• **TO BE DONE**: Stop after the line containing "# written as so many millimetres.": print each line exactly from the first line of the listing up to that point.

--- DATA LINES ---

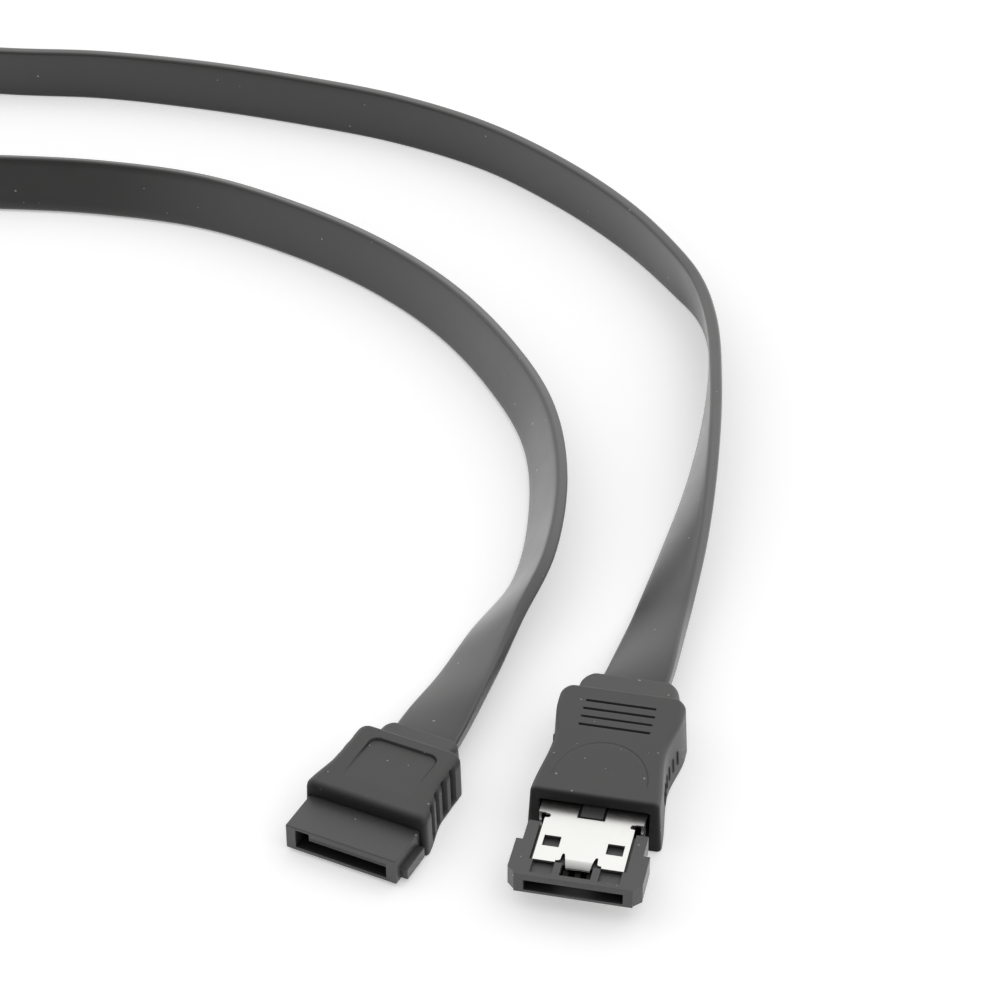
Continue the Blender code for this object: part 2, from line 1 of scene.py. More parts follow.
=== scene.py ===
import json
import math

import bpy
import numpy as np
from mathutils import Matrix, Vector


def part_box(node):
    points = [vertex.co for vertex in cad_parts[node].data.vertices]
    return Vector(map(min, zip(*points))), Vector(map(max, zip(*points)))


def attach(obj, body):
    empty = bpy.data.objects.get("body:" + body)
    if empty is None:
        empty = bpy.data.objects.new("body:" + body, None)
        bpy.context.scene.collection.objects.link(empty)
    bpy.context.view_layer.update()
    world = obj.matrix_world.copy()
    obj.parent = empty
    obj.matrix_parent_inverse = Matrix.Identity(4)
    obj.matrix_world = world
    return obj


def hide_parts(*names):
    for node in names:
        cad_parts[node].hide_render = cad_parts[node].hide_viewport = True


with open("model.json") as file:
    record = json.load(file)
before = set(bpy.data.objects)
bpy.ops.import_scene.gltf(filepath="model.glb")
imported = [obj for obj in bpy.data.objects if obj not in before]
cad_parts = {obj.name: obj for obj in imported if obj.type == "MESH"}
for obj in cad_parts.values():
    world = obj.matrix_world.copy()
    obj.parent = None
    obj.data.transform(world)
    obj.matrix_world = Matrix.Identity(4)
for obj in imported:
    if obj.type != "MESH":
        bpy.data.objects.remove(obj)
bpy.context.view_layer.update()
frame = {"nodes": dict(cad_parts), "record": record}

# %% [markdown]
# A flat drive cable lies in a loop on a pale table, one plug at each end. This lesson dresses
# its plain solids: first the camera and the light, then the finishes, then the cord and the
# two moulded boots as surfaces worked out with numpy. Everything is in metres, and sizes are
# written as so many millimetres.

MM = 0.001
mounts = {mount["name"]: mount for mount in frame["record"]["mounts"]}

nose_low, nose_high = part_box("esata_housing")
A_MOUTH = np.array([(nose_low.x + nose_high.x) / 2, nose_low.y, 0.0])
B_FACE_OFFSET = 6.05 * MM       # from the middle of the keyed mouth to its mount
b_mount = mounts["sata_mating_face"]
B_TURN = math.atan2(b_mount["axis"][0], -b_mount["axis"][1])
B_MOUTH = np.array([b_mount["pos_m"][0] - B_FACE_OFFSET * math.cos(B_TURN),
                    b_mount["pos_m"][1] - B_FACE_OFFSET * math.sin(B_TURN), 0.0])


def place(points, mouth, turn):
    """Turn points about Z and move them from a plug's own frame to the mouth's place."""
    c, s = math.cos(turn), math.sin(turn)
    spin = np.array([[c, s, 0.0], [-s, c, 0.0], [0.0, 0.0, 1.0]])
    return points @ spin + mouth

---

• **PROBLEM SOLUTION**:
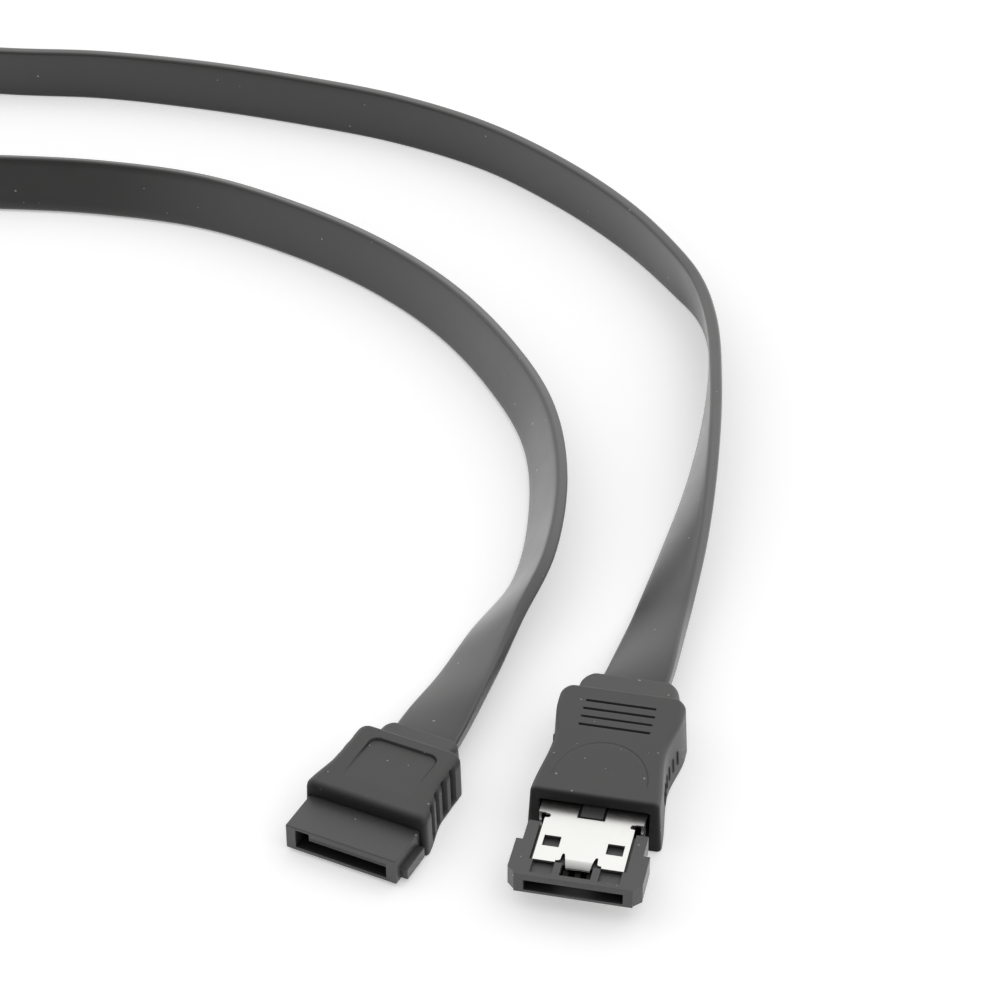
Continue the Blender code for this object: part 2, from line 1 of scene.py. More parts follow.
=== scene.py ===
import json
import math

import bpy
import numpy as np
from mathutils import Matrix, Vector


def part_box(node):
    points = [vertex.co for vertex in cad_parts[node].data.vertices]
    return Vector(map(min, zip(*points))), Vector(map(max, zip(*points)))


def attach(obj, body):
    empty = bpy.data.objects.get("body:" + body)
    if empty is None:
        empty = bpy.data.objects.new("body:" + body, None)
        bpy.context.scene.collection.objects.link(empty)
    bpy.context.view_layer.update()
    world = obj.matrix_world.copy()
    obj.parent = empty
    obj.matrix_parent_inverse = Matrix.Identity(4)
    obj.matrix_world = world
    return obj


def hide_parts(*names):
    for node in names:
        cad_parts[node].hide_render = cad_parts[node].hide_viewport = True


with open("model.json") as file:
    record = json.load(file)
before = set(bpy.data.objects)
bpy.ops.import_scene.gltf(filepath="model.glb")
imported = [obj for obj in bpy.data.objects if obj not in before]
cad_parts = {obj.name: obj for obj in imported if obj.type == "MESH"}
for obj in cad_parts.values():
    world = obj.matrix_world.copy()
    obj.parent = None
    obj.data.transform(world)
    obj.matrix_world = Matrix.Identity(4)
for obj in imported:
    if obj.type != "MESH":
        bpy.data.objects.remove(obj)
bpy.context.view_layer.update()
frame = {"nodes": dict(cad_parts), "record": record}

# %% [markdown]
# A flat drive cable lies in a loop on a pale table, one plug at each end. This lesson dresses
# its plain solids: first the camera and the light, then the finishes, then the cord and the
# two moulded boots as surfaces worked out with numpy. Everything is in metres, and sizes are
# written as so many millimetres.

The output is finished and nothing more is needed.